Collected data entries:
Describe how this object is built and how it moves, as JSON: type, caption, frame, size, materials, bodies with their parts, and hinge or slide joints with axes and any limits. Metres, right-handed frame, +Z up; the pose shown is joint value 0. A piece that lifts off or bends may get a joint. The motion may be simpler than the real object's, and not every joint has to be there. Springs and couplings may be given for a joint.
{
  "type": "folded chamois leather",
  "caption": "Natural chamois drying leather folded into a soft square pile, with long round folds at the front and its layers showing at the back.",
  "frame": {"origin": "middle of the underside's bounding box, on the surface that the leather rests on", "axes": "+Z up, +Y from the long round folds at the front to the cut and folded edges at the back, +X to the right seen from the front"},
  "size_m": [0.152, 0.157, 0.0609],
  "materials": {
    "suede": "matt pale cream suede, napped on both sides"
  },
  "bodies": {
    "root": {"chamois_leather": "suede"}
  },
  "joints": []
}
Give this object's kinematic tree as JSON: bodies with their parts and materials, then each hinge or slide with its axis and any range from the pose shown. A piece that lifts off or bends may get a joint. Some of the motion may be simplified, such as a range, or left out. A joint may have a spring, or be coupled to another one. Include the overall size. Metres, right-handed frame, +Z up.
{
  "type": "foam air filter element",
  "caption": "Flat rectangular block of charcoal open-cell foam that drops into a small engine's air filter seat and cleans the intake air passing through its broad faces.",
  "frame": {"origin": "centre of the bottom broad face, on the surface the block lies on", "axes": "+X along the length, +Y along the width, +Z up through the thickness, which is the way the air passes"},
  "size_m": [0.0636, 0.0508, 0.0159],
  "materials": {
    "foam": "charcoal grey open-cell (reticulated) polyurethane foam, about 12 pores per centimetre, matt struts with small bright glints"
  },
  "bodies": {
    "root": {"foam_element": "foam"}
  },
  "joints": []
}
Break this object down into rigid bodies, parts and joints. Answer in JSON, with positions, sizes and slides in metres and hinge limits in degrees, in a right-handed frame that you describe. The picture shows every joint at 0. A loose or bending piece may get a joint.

TASK GOAL: Transcribe the whole listing exactly.

RESULT:
Describe how this object is built and how it moves, as JSON: type, caption, frame, size, materials, bodies with their parts, and hinge or slide joints with axes and any limits. Metres, right-handed frame, +Z up; the pose shown is joint value 0. A piece that lifts off or bends may get a joint. The motion may be simpler than the real object's, and not every joint has to be there. Springs and couplings may be given for a joint.
{
  "type": "folded chamois leather",
  "caption": "Natural chamois drying leather folded into a soft square pile, with long round folds at the front and its layers showing at the back.",
  "frame": {"origin": "middle of the underside's bounding box, on the surface that the leather rests on", "axes": "+Z up, +Y from the long round folds at the front to the cut and folded edges at the back, +X to the right seen from the front"},
  "size_m": [0.152, 0.157, 0.0609],
  "materials": {
    "suede": "matt pale cream suede, napped on both sides"
  },
  "bodies": {
    "root": {"chamois_leather": "suede"}
  },
  "joints": []
}
Give this object's kinematic tree as JSON: bodies with their parts and materials, then each hinge or slide with its axis and any range from the pose shown. A piece that lifts off or bends may get a joint. Some of the motion may be simplified, such as a range, or left out. A joint may have a spring, or be coupled to another one. Include the overall size. Metres, right-handed frame, +Z up.
{
  "type": "foam air filter element",
  "caption": "Flat rectangular block of charcoal open-cell foam that drops into a small engine's air filter seat and cleans the intake air passing through its broad faces.",
  "frame": {"origin": "centre of the bottom broad face, on the surface the block lies on", "axes": "+X along the length, +Y along the width, +Z up through the thickness, which is the way the air passes"},
  "size_m": [0.0636, 0.0508, 0.0159],
  "materials": {
    "foam": "charcoal grey open-cell (reticulated) polyurethane foam, about 12 pores per centimetre, matt struts with small bright glints"
  },
  "bodies": {
    "root": {"foam_element": "foam"}
  },
  "joints": []
}
Break this object down into rigid bodies, parts and joints. Answer in JSON, with positions, sizes and slides in metres and hinge limits in degrees, in a right-handed frame that you describe. The picture shows every joint at 0. A loose or bending piece may get a joint.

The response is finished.